The question is also asking for the dynamics of the closed loop system. Are the states above not already in the closed-loop as a result of the control feedback, u?
Any help would really be appreciated; i've been banging my head against a wall for the last few days trying to figure this out!
As mentioned in the comments, this system is nonlinear. So we can't talk about poles or pole-placement. Also note that the open-loop nonlinear system $$\begin{align}\dot{x}_1&=x_2\\ \dot{x}_2&=-x_1+\frac{x_1^5}{16}-x_2 \end{align}$$ has three equilibrium points: $$x=(0,0)\quad\text{and}\quad x=(\pm 2,0)$$ where the origin is stable and the two other points are unstable. Here is what the phase portrait looks like:
So if you want to linearize the system and do the pole-placement, you have to do the linearization around an equlibrium point. By the way, that doesn't seem to be useful and doesn't make any sense as well.

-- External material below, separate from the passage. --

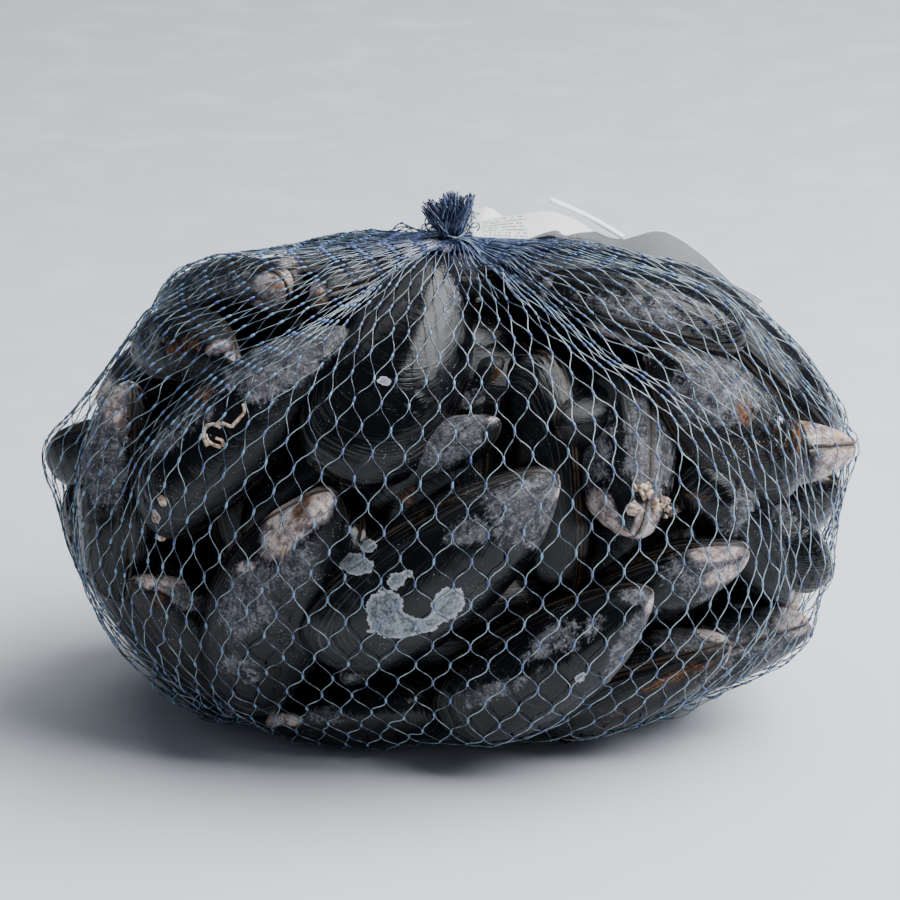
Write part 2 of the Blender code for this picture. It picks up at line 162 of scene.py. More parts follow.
def mussel(beak, tip, height, roll):
    """A mussel's place: beak, length, height share, and its three axes."""
    length = np.linalg.norm(tip - beak)
    axis = (tip - beak) / length
    out = outward((beak + tip) / 2)
    out = unit(out - axis * (out @ axis))
    turn = math.radians(roll)
    thick = out * math.cos(turn) + np.cross(out, axis) * math.sin(turn)
    return {"beak": beak, "length": length, "height": height,
            "axis": axis, "back": np.cross(thick, axis), "thick": thick}


def front_mussels():
    placed = []
    for _, beak, tip, height, roll, beak_depth, tip_depth, _ in FRONT_MUSSELS:
        start = front_point(*beak, beak_depth)
        placed.append(mussel(start, front_point(*tip, tip_depth), height, roll))
    return placed


def balls(placed):
    """Five balls along each mussel stand for it while the others settle round it."""
    centres = [m["beak"] + m["axis"] * m["length"] * BALL_SPOTS[:, None] for m in placed]
    sizes = [m["length"] * BALL_SIZES for m in placed]
    return np.concatenate(centres), np.concatenate(sizes)


def spiral(count):
    """Evenly spread directions, from the top to the bottom."""
    golden = math.pi * (3 - math.sqrt(5))
    for i in range(count):
        level = 1 - 2 * (i + 0.5) / count
        ring = math.sqrt(1 - level * level)
        yield np.array([ring * math.cos(golden * i), ring * math.sin(golden * i), level])


def first_places():
    """Evenly spread places on the sides, back, top and bottom, each with a loose direction."""
    draw = random.Random(SETTLE_SEED)
    loose = []
    for way in spiral(PLACES_TRIED):
        spot = way * HALF / bag_size(way * HALF)
        out = outward(spot)
        if out @ VIEW_IN < FACES_FRONT:
            continue
        length = draw.uniform(SHORTEST, LONGEST)
        axis = np.array([draw.gauss(0, 1), draw.gauss(0, 1), draw.gauss(0, 0.6)])
        axis = unit(axis - out * (axis @ out))
        roll = draw.choice((0, 180, 90)) + draw.uniform(-ROLL_SPREAD, ROLL_SPREAD)
        beak = spot * PLACE_DEPTH - axis * length / 2
        loose.append({"beak": beak, "length": length, "axis": axis, "roll": roll,
                      "height": draw.uniform(FLATTEST, TALLEST)})
    return loose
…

I suspect that your problem wasn't about the pole-placement, but rather moving the unstable equilibrium points far enough from the origin, thus widening the region of attraction of the stable equilibrium point. With this assumption, let the state feedback vector be $K=\pmatrix{k_1&k_2}$. Then the closed-loop equations are: $$\begin{align}\dot{x}_1&=x_2\\ \dot{x}_2&=-(k_1+1)x_1+\frac{x_1^5}{16}-(k_2+1)x_2 \end{align}$$ so the unstable equilibrium points will move to: $$\bar{x}^1=\pmatrix{-2\sqrt[4]{k_1+1}\\0},\;\bar{x}^2=\pmatrix{2\sqrt[4]{k_1+1}\\0}$$ As you see, we don't need $k_2$.